Golf Cart Tire Lifespan: How Long They Last and When to Replace Them
Golf cart tire lifespan runs 2 to 6 years under normal residential use, but that range is wide enough to be nearly useless on its own. The actual number depends on terrain, load, storage conditions, and whether anyone is checking the pressure. A cart parked outdoors year-round in a hot climate may need new tires at 18 months. A cart stored in a garage and used twice a week on a paved community path can get to five years without issue. This article covers how to read the date code molded into your tire, the five signs that mean replacement is overdue, and what the size numbers on the sidewall actually tell you.

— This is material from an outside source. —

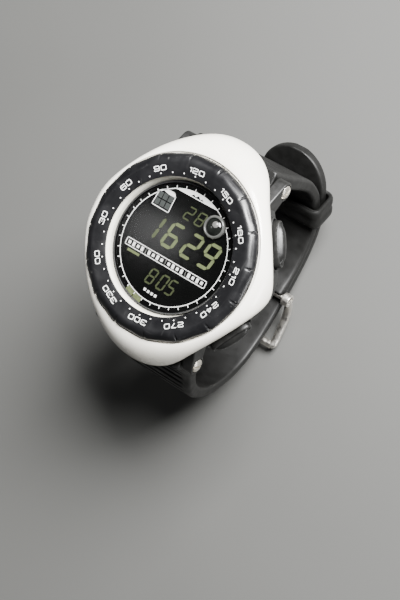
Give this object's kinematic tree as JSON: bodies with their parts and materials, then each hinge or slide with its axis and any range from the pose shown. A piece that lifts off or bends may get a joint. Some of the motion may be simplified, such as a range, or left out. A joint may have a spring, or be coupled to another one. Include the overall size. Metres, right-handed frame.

Last verified: Club Car DS 48V electric and EZGO TXT | June 2026 | Carlisle All Trail 18×8.50-8 and Duro HF-273 205/50-10
Key Takeaways
- Most people replace golf cart tires based on visible wear when they should be checking the DOT date code first. A tire that looks fine can be six years old and have cracked sidewall rubber that fails under load. Check the four-digit week/year stamp on every tire before you assume they have life left.
- Golf cart tire pressure is not one-size-fits-all. Standard turf tires on a Club Car DS or EZGO TXT run 15 to 20 PSI. Low-profile street tires on lifted carts often require 20 to 25 PSI. Running the wrong pressure accelerates center-tread wear, reduces cornering stability, and shortens tire life regardless of the tire’s age.
- Tire lifespan is cut in half by two things most owners ignore: UV exposure and sitting flat for extended periods. A cart stored outdoors without a cover in a hot, sunny climate degrades tire rubber faster than mileage does. If your cart sits more than it runs, storage conditions matter more than how many miles are on the tires.
How to Read the DOT Date Code on a Golf Cart Tire
Every tire sold in the United States has a DOT serial number molded into the sidewall. The last four digits are the date code. The first two digits are the week of manufacture; the last two are the year. A tire stamped 2419 was made in the 24th week of 2019. That tire is over six years old as of 2026, regardless of how much tread remains.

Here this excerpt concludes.